=== Information supplied ===
————————

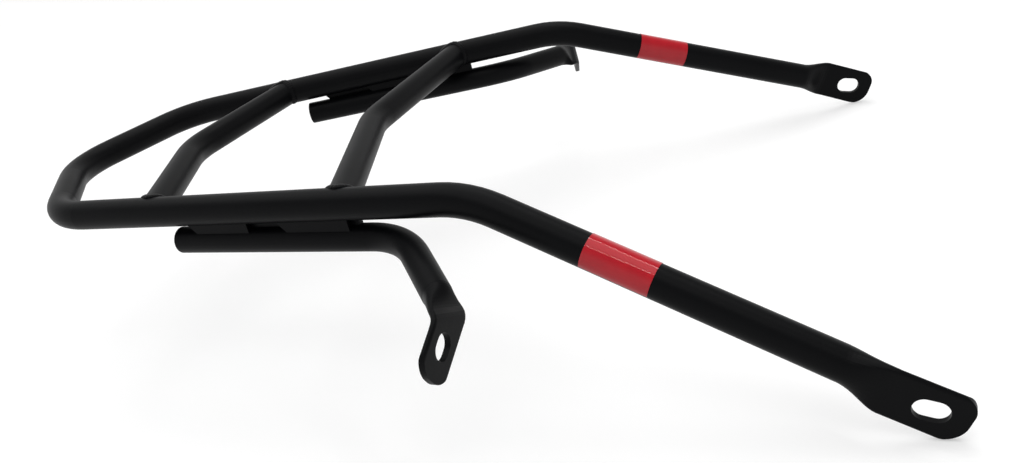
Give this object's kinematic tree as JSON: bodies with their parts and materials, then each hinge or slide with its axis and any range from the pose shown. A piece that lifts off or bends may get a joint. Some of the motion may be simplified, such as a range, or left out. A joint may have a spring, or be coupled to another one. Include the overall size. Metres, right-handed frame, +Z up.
{
  "type": "motorcycle luggage rack",
  "caption": "Tubular luggage rack with a tapered hoop, pointed crossbars, long front arms and bent stays, bolted on through slots in its pressed-flat tube ends.",
  "frame": {"origin": "on the plane that the luggage rests on (the tops of the tubes), on the centre line, midway between the front bends and the rear corners", "axes": "+X forward along the motorcycle, +Y to its left, +Z up and square to the luggage plane"},
  "size_m": [0.4932, 0.407, 0.1103],
  "materials": {
    "black_powder_coat": "satin black powder coat on steel tube, with a fine orange-peel texture",
    "red_film": "gloss red adhesive film, plain"
  },
  "bodies": {
    "root": {"hoop_tube": "black_powder_coat", "rear_crossbar": "black_powder_coat", "front_crossbar": "black_powder_coat", "stay_right": "black_powder_coat", "stay_left": "black_powder_coat", "filler_outer_rear_right": "black_powder_coat", "filler_outer_rear_left": "black_powder_coat", "filler_outer_front_right": "black_powder_coat", "filler_outer_front_left": "black_powder_coat", "filler_inner_right": "black_powder_coat", "filler_inner_left": "black_powder_coat", "weld_rear_bar_right": "black_powder_coat", "weld_rear_bar_left": "black_powder_coat", "weld_front_bar_right": "black_powder_coat", "weld_front_bar_left": "black_powder_coat", "film_band_right": "red_film", "film_band_left": "red_film"}
  },
  "joints": []
}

————————

=== Exercise brief ===
Print the whole listing again, exactly.

=== Output of the task ===
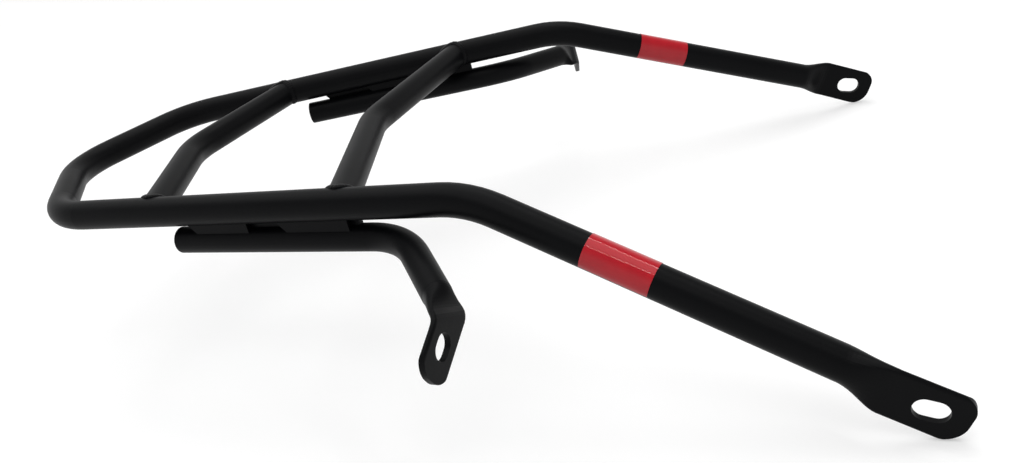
Give this object's kinematic tree as JSON: bodies with their parts and materials, then each hinge or slide with its axis and any range from the pose shown. A piece that lifts off or bends may get a joint. Some of the motion may be simplified, such as a range, or left out. A joint may have a spring, or be coupled to another one. Include the overall size. Metres, right-handed frame, +Z up.
{
  "type": "motorcycle luggage rack",
  "caption": "Tubular luggage rack with a tapered hoop, pointed crossbars, long front arms and bent stays, bolted on through slots in its pressed-flat tube ends.",
  "frame": {"origin": "on the plane that the luggage rests on (the tops of the tubes), on the centre line, midway between the front bends and the rear corners", "axes": "+X forward along the motorcycle, +Y to its left, +Z up and square to the luggage plane"},
  "size_m": [0.4932, 0.407, 0.1103],
  "materials": {
    "black_powder_coat": "satin black powder coat on steel tube, with a fine orange-peel texture",
    "red_film": "gloss red adhesive film, plain"
  },
  "bodies": {
    "root": {"hoop_tube": "black_powder_coat", "rear_crossbar": "black_powder_coat", "front_crossbar": "black_powder_coat", "stay_right": "black_powder_coat", "stay_left": "black_powder_coat", "filler_outer_rear_right": "black_powder_coat", "filler_outer_rear_left": "black_powder_coat", "filler_outer_front_right": "black_powder_coat", "filler_outer_front_left": "black_powder_coat", "filler_inner_right": "black_powder_coat", "filler_inner_left": "black_powder_coat", "weld_rear_bar_right": "black_powder_coat", "weld_rear_bar_left": "black_powder_coat", "weld_front_bar_right": "black_powder_coat", "weld_front_bar_left": "black_powder_coat", "film_band_right": "red_film", "film_band_left": "red_film"}
  },
  "joints": []
}